3. The app store change (low friction service)
Now once they worked out that the music model works – enough people will pay for the music if you make it easy and cheap enough to do so to make it worth Apple and the music industry’s time – they replicated it with the iPhone and apps. They invented a market for generally low cost bits of software that did little things, hopefully very well. They needed hardware that had enough grunt and smarts (location awareness, a camera, and so on), but because they control the hardware it means if the app complies, it will work. You can only do this if you control the hardware. But the shift in the app store from the music store is that Apple now defined themselves as a publisher. They did this without any of the publishers actually noticing – inventing in the process possibly the only current viable publishing model for our digital economy, and it worked. This is why they will refuse some apps, because they are a publisher, for exactly the same reason that a book publisher will not publish anything that is submitted – for reasons of quality, taste, business, politics, legals (and so on). Apple have been quite explicit about this (Jobs again with his declaration that they will not publish porn).

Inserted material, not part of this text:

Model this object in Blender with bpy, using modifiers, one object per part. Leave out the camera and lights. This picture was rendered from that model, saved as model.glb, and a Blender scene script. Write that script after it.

This causes friction, because those of us on the software side of the fence think if I write a program then it is only up to the user whether or not it gets used. Not some intermediary taking a cut. Except they are no longer a software or hardware company, they aren’t thinking like one, but we still are. On the other hand the ecology of iTunes to iPhone and iPod, and iTunes to the music and app store, via your account, is very low friction (I impulse shop there, and at Amazon for Kindle titles, all the time).
On the other hand because they control the platform it makes writing and publishing easier if you’re a developer. You know what the video format is, the required data rate and pixel dimensions, if you match that, it will play. It is (not quite) pretty close to publish once, run always, which from the user point of view is a god send (how often do you have to troubleshoot an app on an idevice?). This really does matter (we are nerds so think it doesn’t but imagine if you had to tinker with your car on nearly every trip to town, personally I’d give up pretty quickly and rely on my bike).
4. iTunes U, iBooks 2, and that new free app
Same scenario, and the uproar (this is a good sample) about the End User Licence Agreement (EULA) is misreading what Apple have done. (This is not arguing that what they’ve done is right or good, but that we are looking at it from the wrong point of view.) We see the free software, and what it can do, and we think it is about the software. We think the software is the ‘front end’. From Apple’s point of view it is the back end. The front is the new iTunes U and their move into the education market. Like music (and now apps), there is an existing market. A large industry with resources. An audience. They have a platform and now a format that is possibly highly compelling (the Kindle solved buying and reading books finally on a device, but they are still very much books, iBooks 2 are illuminated interactive knowledge manuscripts, they’re so far away from what you do on a Kindle to be a different species all together and for education they are very much what we should be doing). The app is a way to seed that market, but here they are playing a role that falls precisely in between the music and the app store. There are publishers with content so Apple can be their shopfront to the iPad (that’s the music model) But with the app anyone can now make stuff, and give it away or sell it, via their shop front (that’s the app store model).
The thing we are missing is that it isn’t about the app, it’s about the shop and Apple is in the media publishing industry (this is the sort of thing Murdoch and their sort should have done years ago if they actually didn’t have their collective heads so far up their heritage media business models). The app is just like any other self publishing print on demand site out there on the web that lets you upload stuff to be templated into their boilerplate and sold through their site (with a cut to them). But way sexier, smarter and useful (it ain’t print for starters).
So, they can insist on that EULA because they aren’t a software company (but we are still treating them like they are, they’ve moved way past that and we’re the ones left behind here) but a publisher, and the app is just a bit of service software that feeds into the larger system. Without even thinking the agreement is a good idea (I personally don’t agree with it) I don’t know of anyone who thinks a publisher should a) give away what they print for free, or b) let anyone use their hardware/IP (in Apple’s case basically iTunes and the iPad) to sell stuff for free. This is pretty much the same strategy that Amazon have tried to do with their new Kindle Fire, where the biggest and best feature consistently noted by reviewers is how well integrated into the Amazon retail system it is. Same deal, the software nerds are becoming not the tool makers, but the publishers.